Era começo da manhã do dia 20 de fevereiro de 1985, uma quarta-feira de cinzas de um inverno chuvoso. Há poucos dias fizera sete anos de idade, mas recordo do acidente como se fosse ontem. Com a cheia do rio, retornávamos das compras do dia com água no meio da canela pela rua de baixo inundada. Piedade erguia a meia altura a vasilha com uns poucos mantimentos e caminhava lentamente sem atinar no mundo em sua volta. Meus olhos não desgrudavam da canoa que atravessava com dificuldade a forte correnteza. Tentei alertar minha irmã. Ela não deu atenção.
Notei que havia algo errado. A canoa realizava a travessia quase numa linha reta, quando o normal seria subir um pouco o rio, para formar um semicírculo. Quase no meio do rio, a canoa começou a se aproximar perigosamente da velha barragem encoberta pelas águas turvas da enchente. Os remadores, percebendo o risco, redobraram o esforço para recuperar o controle da pequena embarcação apinhada de pessoas e pertences que vinham do interior para a missa de cinzas em Coreaú.
Com a barragem se aproximando, a proa da canoa foi voltada contra a correnteza, numa tentativa desesperada de retomar o trajeto natural. Com o esforço enorme dos remadores, a canoa, por alguns momentos, deteve a queda rumo à barragem, mas sem conseguir subir um único metro rio acima. A partir daquele momento, todos na então movimentada rua de baixo voltaram suas atenções para a batalha dos remadores contra a força da correnteza, num alvoroço enorme.
Depois de alguns momentos, os braços exaustos dos remadores não mais resistiram à força da correnteza e a canoa começou a descer inexorável o rio, até encontrar os pilares submersos da velha barragem. Nos pilares, a canoa se firmou por alguns instantes. Quem sabia nadar lançou-se logo nas águas agitadas abaixo da barragem. Os remanescentes, especialmente idosos, mulheres e crianças, ficaram agarrados uns aos outros clamando desesperadamente por socorro.
Algumas testemunhas da tragédia lançaram-se nas águas para salvar os náufragos.
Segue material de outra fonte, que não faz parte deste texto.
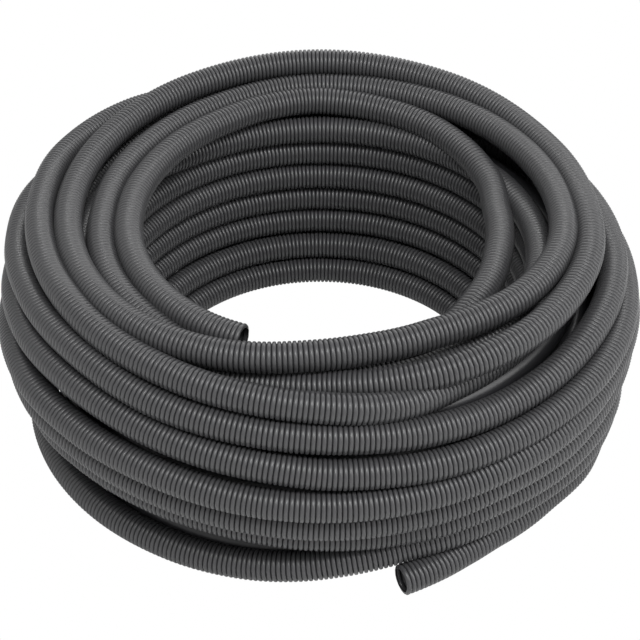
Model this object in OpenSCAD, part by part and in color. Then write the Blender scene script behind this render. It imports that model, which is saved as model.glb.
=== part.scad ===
// Coil of corrugated plastic conduit, lying flat on the floor.
//
// The wound turns are one turned body whose outline follows the turns, with the
// bore of the coil through its middle. The lowest outer turn is an arc of its own:
// it starts in the lower loose end, runs once round the foot of the coil and climbs
// over its own start. The upper loose end is an arc that leaves the top of the
// winding and drops to the inside. Both loose ends are cut square and show the real
// corrugated wall with its hollow bore.
//
// Frame: millimetres, +Z up, the floor at z = 0, the axis of the coil on x = y = 0.
// Angles run anticlockwise seen from above; the front of the coil is at -90 degrees.

/* [Conduit] */
// Outside diameter of the conduit over its crests
conduit_od = 20; // [18:0.5:22]
// Length of one corrugation, from crest to crest
pitch = 3.1; // [2.8:0.1:3.6]
// Height of a crest above the groove beside it
wave_height = 2.2; // [1.5:0.1:2.6]
// Width of the level top of a crest
crest_land = 1.1; // [0.8:0.1:1.4]
// Width of the level bottom of a groove
groove_land = 0.6; // [0.4:0.1:0.8]
// Corner taken off each edge of a crest
crest_bevel = 0.25; // [0.1:0.05:0.35]
// Thickness of the conduit's wall
wall = 0.5; // [0.4:0.05:0.7]

/* [Outer turns] */
// Number of turns up the outside of the coil
outer_turns = 8; // [6:1:9]
// Distance from the coil's axis to the middle of the lowest outer turn
outer_foot_r = 196; // [190:1:205]
// How far the outside bulges between its lowest and highest turn
outer_belly = 9; // [4:1:12]
// How far the highest outer turn lies inside the lowest one
outer_lean = 13; // [8:1:20]

/* [Inner turns] */
// Number of turns up the inside of the coil
inner_turns = 8; // [6:1:9]
// Distance from the coil's axis to the middle of the lowest inner turn
inner_foot_r = 126; // [120:1:132]
// How far the inside hollows out between its lowest and highest turn
inner_hollow = 8; // [4:1:10]
// How far the highest inner turn lies outside the lowest one
inner_lean = 20; // [14:1:24]

/* [Winding] */
// Share of a diameter that each outer turn rises over the one below it
outer_rise = 0.97; // [0.94:0.01:0.98]
// Share of a diameter that each inner turn rises over the one below it
inner_rise = 0.92; // [0.9:0.01:0.95]
// Number of turns across the foot between the lowest inner and outer turns
foot_turns = 3; // [3:1:4]
// Height that the outer turns are lifted to pass clear over the lower loose end
end_clearance = 0.9; // [0.8:0.1:1.2]

/* [Lower loose end] */
// Angle at which the lower end leaves the foot of the coil
lower_leave_a = -55; // [-60:1:-50]
// Length of the straight lower end, up to its mouth
lower_end_len = 67; // [64:1:72]
// Length of its start, where it still lies in the winding
lower_lead_len = 37; // [36:1:40]
// Angle at which the lowest turn starts to climb over its own start
climb_start_a = -99; // [-104:1:-96]
// Angle that the climbing stretch turns through
climb_turn = 40; // [36:1:42]
// Bend radius of the climbing stretch
climb_bend_r = 130; // [125:1:140]
// How far the climbing stretch is rolled up from level
climb_tilt = 42; // [40:1:45]

/* [Upper loose end] */
// Bend radius of the upper end where it lies on the coil
upper_bend_r = 149; // [145:1:153]
// Sideways place of the centre of that bend
upper_bend_x = 23; // [18:1:26]
// Front-to-back place of the centre of that bend
upper_bend_y = 16; // [12:1:20]
// Height of the middle of the upper end above the floor
upper_end_z = 150; // [147:1:153]
// Angle at which the upper end leaves the top turns
upper_leave_a = 78; // [70:1:84]
// Angle at which its bend runs out into the straight end
upper_straight_a = -130; // [-136:1:-124]
// Length of the straight upper end, up to its mouth
upper_end_len = 32; // [26:1:38]

/* [Hidden] */
$fn = 128;

conduit_r = conduit_od / 2;
groove_r = conduit_r - wave_height;
bore_r = groove_r - wall;
// A stretch is a touch thinner than the one it grows out of, so each keeps its own surface
joint_r = conduit_r - 0.15;
joint_a = 2;
joint_len = 3;
flank = (pitch - crest_land - groove_land) / 2;
outer_step = outer_rise * conduit_od;
inner_step = inner_rise * conduit_od;
top_outer = outer_turns - 1;
top_inner = inner_turns - 1;

// Middle of a turn in the coil's half section, as [radius, height]
function outer_turn(k) = let (t = k / top_outer)
    [outer_foot_r - outer_lean * t + 4 * outer_belly * t * (1 - t),
     conduit_r + k * outer_step + min(k, 1) * end_clearance];
function inner_turn(k) = let (t = k / top_inner)
    [inner_foot_r + inner_lean * t + 4 * inner_hollow * t * (1 - t),
     conduit_r + k * inner_step];
function foot_turn(k) = let (t = k / (foot_turns + 1))
    [inner_foot_r + (outer_foot_r - inner_foot_r) * t, conduit_r];

// The turn that lies in the saddle between the two highest turns
saddle_a = outer_turn(top_outer);
saddle_b = inner_turn(top_inner);
saddle_lift = 0.22 * conduit_od;
top_turn = (saddle_a + saddle_b) / 2 + [0, saddle_lift];

// Turns round the outline of the section; the lowest outer one is left to foot_arc()
outline = concat(
    [for (k = [1:top_outer]) outer_turn(k)],
    [top_turn],
    [for (k = [top_inner:-1:0]) inner_turn(k)],
    [for (k = [1:foot_turns]) foot_turn(k)]);

// One corrugation of the wall, as [place along the conduit, radius] points
function outer_wave(x) = [
    [x, groove_r],
    [x + flank - crest_bevel / 2, conduit_r - crest_bevel],
    [x + flank + crest_bevel, conduit_r],
    [x + flank + crest_land - crest_bevel, conduit_r],
    [x + flank + crest_land + crest_bevel / 2, conduit_r - crest_bevel],
    [x + 2 * flank + crest_land, groove_r]];
function inner_wave(x) = [
    [x + wall, bore_r],
    [x + flank + wall / 2, conduit_r - wall],
    [x + flank + crest_land - wall / 2, conduit_r - wall],
    [x + 2 * flank + crest_land - wall, bore_r]];
function reversed(points) = [for (k = [len(points) - 1:-1:0]) points[k]];

// Straight corrugated stretch along +X from the origin, hollow, open at its far end
module corrugated(length) {
    count = floor((length - groove_land) / pitch);
    start = length - count * pitch;
    outside = [for (k = [0:count - 1]) each outer_wave(start + k * pitch)];
    inside = [for (k = [0:count - 1]) each inner_wave(start + k * pitch)];
    rotate([90, 0, 90])
        rotate_extrude()
            polygon([for (p = concat([[0, groove_r]], outside, [[length, groove_r]],
                                     [[length, bore_r]], reversed(inside), [[0, bore_r]]))
                     [p[1], p[0]]]);
}

// Part of a ring of conduit round +Z, from one angle to another
module bent(bend_r, from_a, to_a, thick_r = conduit_r) {
    rotate([0, 0, from_a])
        rotate_extrude(angle = to_a - from_a)
            translate([bend_r, 0])
                circle(r = thick_r);
}

// All the wound turns as one turned body
module wound_body() {
    rotate_extrude() {
        polygon(outline);
        for (turn = outline)
            translate(turn)
                circle(r = conduit_r);
    }
}

// The lowest outer turn, from the lower loose end once round the foot
module foot_arc() {
    translate([0, 0, conduit_r])
        bent(outer_foot_r, lower_leave_a, 360 + climb_start_a);
}

// The stretch in which the lowest turn climbs over its own start
module climbing_arc() {
    rotate([0, 0, climb_start_a])
        translate([outer_foot_r, 0, conduit_r])
            rotate([0, climb_tilt, 0])
                translate([-climb_bend_r, 0, 0])
                    bent(climb_bend_r, -joint_a, climb_turn, joint_r);
}

// The turn that leaves the top of the winding for the upper loose end
module upper_arc() {
    translate([upper_bend_x, upper_bend_y, upper_end_z])
        bent(upper_bend_r, upper_leave_a, 360 + upper_straight_a);
}

module lower_end() {
    rotate([0, 0, lower_leave_a])
        translate([outer_foot_r, 0, conduit_r])
            rotate([0, 0, -90]) {
                translate([-joint_len, 0, 0])
                    rotate([0, 90, 0])
                        cylinder(r = joint_r, h = joint_len + lower_lead_len);
                translate([lower_lead_len, 0, 0])
                    corrugated(lower_end_len - lower_lead_len);
            }
}

module upper_end() {
    translate([upper_bend_x, upper_bend_y, upper_end_z])
        rotate([0, 0, upper_straight_a])
            translate([upper_bend_r, 0, 0])
                rotate([0, 0, 90])
                    corrugated(upper_end_len);
}

module conduit() {
    color([0.16, 0.16, 0.17]) {
        wound_body();
        foot_arc();
        climbing_arc();
        upper_arc();
        lower_end();
        upper_end();
    }
}

conduit();
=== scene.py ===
"""A coil of corrugated plastic conduit lying flat on a pale floor.

The whole conduit is one path of about 25 m: it starts at the lower loose end, runs once round the
foot of the coil, climbs the outside, comes down through the middle, climbs the inside and crosses
the top to the upper loose end. The corrugation is real geometry, ring by ring along that path.
Lengths are in metres unless a name says diameters, angles are in degrees anticlockwise from +X,
and the front of the coil is at -90 degrees.
"""

import logging
import math
from collections.abc import Sequence
from dataclasses import dataclass, field
from enum import Enum
from itertools import pairwise

import bmesh
import bpy
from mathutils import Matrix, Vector


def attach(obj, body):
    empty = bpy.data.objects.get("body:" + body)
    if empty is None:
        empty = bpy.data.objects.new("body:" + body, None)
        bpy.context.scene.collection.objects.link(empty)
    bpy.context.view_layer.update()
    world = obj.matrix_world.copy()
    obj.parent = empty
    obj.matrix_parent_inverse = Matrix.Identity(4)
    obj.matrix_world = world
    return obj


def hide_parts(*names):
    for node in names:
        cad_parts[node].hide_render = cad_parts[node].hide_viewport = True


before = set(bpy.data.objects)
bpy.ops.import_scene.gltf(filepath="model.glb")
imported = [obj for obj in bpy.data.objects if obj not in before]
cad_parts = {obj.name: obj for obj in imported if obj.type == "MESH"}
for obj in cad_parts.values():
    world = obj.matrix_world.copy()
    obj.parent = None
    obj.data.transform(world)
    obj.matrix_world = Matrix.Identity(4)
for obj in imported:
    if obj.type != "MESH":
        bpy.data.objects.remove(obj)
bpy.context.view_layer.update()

log = logging.getLogger("conduit_coil")

MM = 0.001
FULL_TURN = 360.0

# The conduit itself, at its real size
OUTER_D = 20.0 * MM
PITCH = 3.1 * MM
WAVE_HEIGHT = 1.6 * MM
WALL = 0.5 * MM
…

Recordo particularmente do ato de heroísmo de Tium e de João Velha, mas outros tantos ajudaram no resgate, inclusive os próprios remadores.
Momentos depois, já com poucas pessoas a bordo, a canoa perdeu o equilíbrio nos pilares e emborcou, lançando nas águas quase todos os passageiros remanescentes. Nesse momento, testemunhei boquiaberto um jovem passageiro, menino ainda, acompanhar habilidosamente o giro da canoa e se instalar no casco, equilibrando-se precariamente, até que, cedendo aos apelos de Tium, saltou na água assustadora e foi resgatado antes da curva do rio.
Na tragédia, seis pessoas perderam a vida. Três corpos foram encontrados, outros três foram declarados desaparecidos. Durante vários dias, pescadores realizaram buscas orientados por uma cabaça e uma vela acesa dentro, que, segunda a lenda, seria atraída pelo corpo do náufrago, girando em cima dele quando o encontrasse.
Conta-se que, na véspera do naufrágio, o rio havia roncando, produzindo um som estranho que seria o prenúncio da tragédia. Alguns falavam num caixão misterioso arrastado pelas águas do rio na noite anterior, além de outras estórias mais.
Depois do acidente, João Velha recebeu reconhecimento pelo ato de heroísmo; Tium, reconhecimento e a remissão de uma condenação criminal. A canoa obsoleta levada pelas águas foi substituída por uma mais moderna, adquirida às pressas pelo prefeito em Sobral. O canoeiro contratado para comandar a nova embarcação, por coincidência, foi Oneon Bezerra, meu pai.
Pouco tempo depois, porém, quiçá pelo alerta da tragédia, uma ponte estreita foi construída, desviando o leito do rio e acabando definitivamente a era da barragem e da travessia de canoa.